Between there and their village, the family would have to go through the same routine 10 more times.
“At every checkpoint of Assad’s army that we encountered; we were asked to pay money to be allowed to pass,” Fadiel explains.
He says one of the most challenging checkpoints they encountered was a barrier manned by the Fourth Division of the Syrian Army near the city of Manbij in the Aleppo countryside, where the bus carrying them was held at the checkpoint for an entire night as they waited for permission to cross.
“Throughout that night, every now and then, members of the Fourth Division would come up to us, search us, threaten us and demand money to allow us to pass through,” Fadiel says. “At this checkpoint alone, I paid nearly 4 million Syrian pounds [$270].” Those who cannot pay these “fees” face arrest.
Homecoming
After being allowed to pass through the Fourth Division checkpoint, the family’s journey continued until, one day later, they reached the humanitarian crossing between the areas controlled by the Syrian National Army and those controlled by the Syrian Democratic Forces, a Kurdish-led coalition of ethnic militias and rebel groups.

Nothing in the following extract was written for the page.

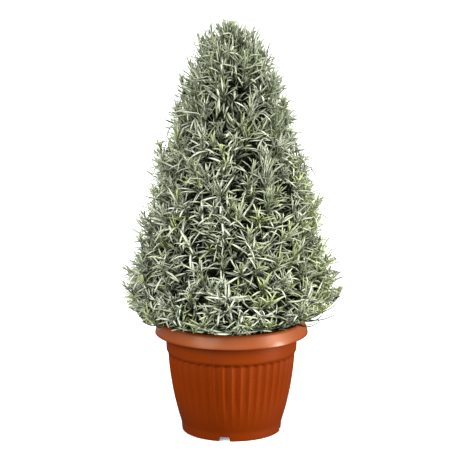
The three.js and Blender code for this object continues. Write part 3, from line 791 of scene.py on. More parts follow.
# A notch's sides slope over twice an edge. Outside the foot ring it has faded away at a height. Rows of
# the section that lie this near the ring's inside count as within it.
NOTCH_EDGE = 0.0006
NOTCH_FADE = 0.014
NEAR = 0.0001
# Radius of the innermost ring round a pole, and the longest stretch between two rows of the pot.
POLE_RADIUS = 0.004
ROW_SPACING = 0.0038


def straight(start, end, spacing):
    """Evenly spaced points between two others, none of them farther apart than the spacing."""
    count = int(np.linalg.norm(end - start) / spacing)
    return [start + (end - start) * (i + 1) / (count + 1) for i in range(count)]


def rounded_line(corners, spacing, steps=4):
    """A line through corners (radius, height, setback), each cut back and joined by a parabola.

    Straight stretches get a row every spacing, so that shading stays true beside the round corners.
    """
    line = [np.array(corners[0][:2])]
    for before, corner, after in zip(corners, corners[1:], corners[2:]):
        here, setback = np.array(corner[:2]), corner[2]
        arc = [here]
        if setback > 0:
            back = here + unit(np.array(before[:2]) - here) * setback
            ahead = here + unit(np.array(after[:2]) - here) * setback
            arc = list(bezier(np.array([back, here, ahead]), np.arange(steps + 1) / steps))
        line += straight(line[-1], arc[0], spacing) + arc
    end = np.array(corners[-1][:2])
    return np.array(line + straight(line[-1], end, spacing) + [end])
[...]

“Reaching the humanitarian crossing meant that we had overcome the danger that was looming over us,” Fadiel says.
“Once we were allowed to enter the areas controlled by the Syrian opposition in the eastern Aleppo countryside, we immediately headed to our town of Ihsim in Idlib countryside,” he says.
According to the Syrian Civil Defence, also known as the White Helmets, about 1,700 civilians fleeing the ongoing war in Lebanon have now arrived in areas of northwestern Syria controlled by the Syrian opposition.
It is a huge relief to Fadiel and his wife that they have finally arrived home. “If there were borders between Lebanon and our area, I would have returned long ago, but the fear of the unknown fate awaiting me in the areas controlled by Assad’s regime is what kept me from going back,” he says. Now that he has finally done it, Fadiel’s dearest wish is to be part of rebuilding his village once the shelling from al-Assad’s forces stops.
He says he hopes he never has to leave again.